While policy changes in Germany and the European Union suggest long-term potential for recovery, BofA warns that near-term risks and valuations have become less compelling following a recent rally.

European equities have surged 18% since mid-April, narrowing the gap with historical highs. But this rally “leaves European equities priced for stronger global growth ahead,” a scenario BofA does not believe will materialize.

The bank sees weakening momentum in global growth and forecasts more than 10% downside for the STOXX 600 index from current levels.
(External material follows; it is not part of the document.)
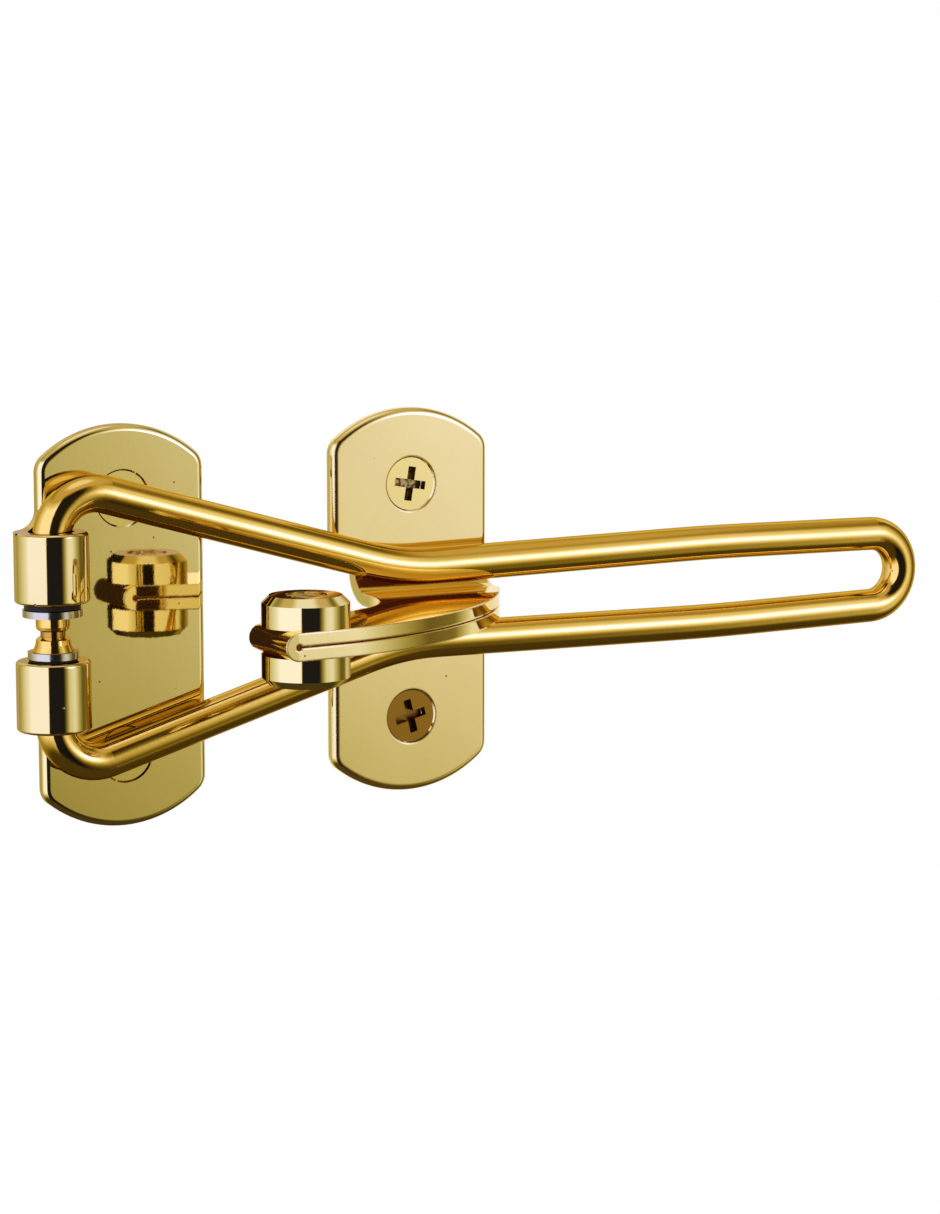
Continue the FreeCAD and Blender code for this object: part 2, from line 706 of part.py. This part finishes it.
# ---------------------------------------------------------------- knob: two collars on one rivet
on_knob = (knob_x, knob_y, 0)
knob_rad = cell("knob_rad")
knob_top = cell("knob_top")
knob_chamfer = cell("knob_chamfer")
recess_rad = cell("recess_rad")
recess_z = knob_top - cell("recess_deep")
for word, sign in (("upper", 1), ("lower", -1)):
    collar = [
        (rivet_rad, sign * leaf_top),
        (knob_rad, sign * leaf_top),
        (knob_rad, sign * (knob_top - knob_chamfer)),
        (knob_rad - knob_chamfer, sign * knob_top),
        (recess_rad, sign * knob_top),
        (recess_rad, sign * recess_z),
        (rivet_rad, sign * recess_z),
    ]
    turned(f"knob_{word}_collar", collar, on_knob)
rivet = [
    (0, -knob_top + 0.05),
    (recess_rad - 1.0, -knob_top + 0.1),
    (recess_rad - 0.1, -recess_z - 0.15),
    (recess_rad - 0.1, -recess_z),
    (rivet_rad, -recess_z),
    (rivet_rad, recess_z),
    (recess_rad - 0.1, recess_z),
    (recess_rad - 0.1, recess_z + 0.15),
    (recess_rad - 1.0, knob_top - 0.1),
    (0, knob_top - 0.05),
]
turned("knob_rivet", rivet, on_knob)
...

Despite a better outlook for structural factors—such as Germany’s fiscal loosening, the EU’s defense spending initiatives, and renewed integration efforts—BofA argues these drivers will take time to influence earnings and GDP.

“Our economists remain sceptical on the near-term growth outlook,” the note states, citing projections of just 2.5% nominal GDP growth for the Euro area in 2025, compared to 4–4.5% for the U.S

“That is to say, the catalysts for a potential end of European equities’ structural underperformance are coming into view, but it might take time and some luck for them to start showing up in the data,” strategists led by Sebastian Raedler added.

The bank’s stance is also influenced by valuation metrics. The European equity risk premium has fallen to an 18-year low of 4.8%, suggesting limited cushion against downside surprises.

At current levels, markets are pricing in a rebound in global Purchasing Managers’ Index (PMI) data—something BofA believes is overly optimistic, given its expectation of slowing global growth over the coming months.

“We remain negative on European equities outright – and neutral on European versus global equities,” the strategists said, noting that the recent outperformance since Q4 has priced in “stronger relative growth momentum than we think is likely to materialize in the near term.”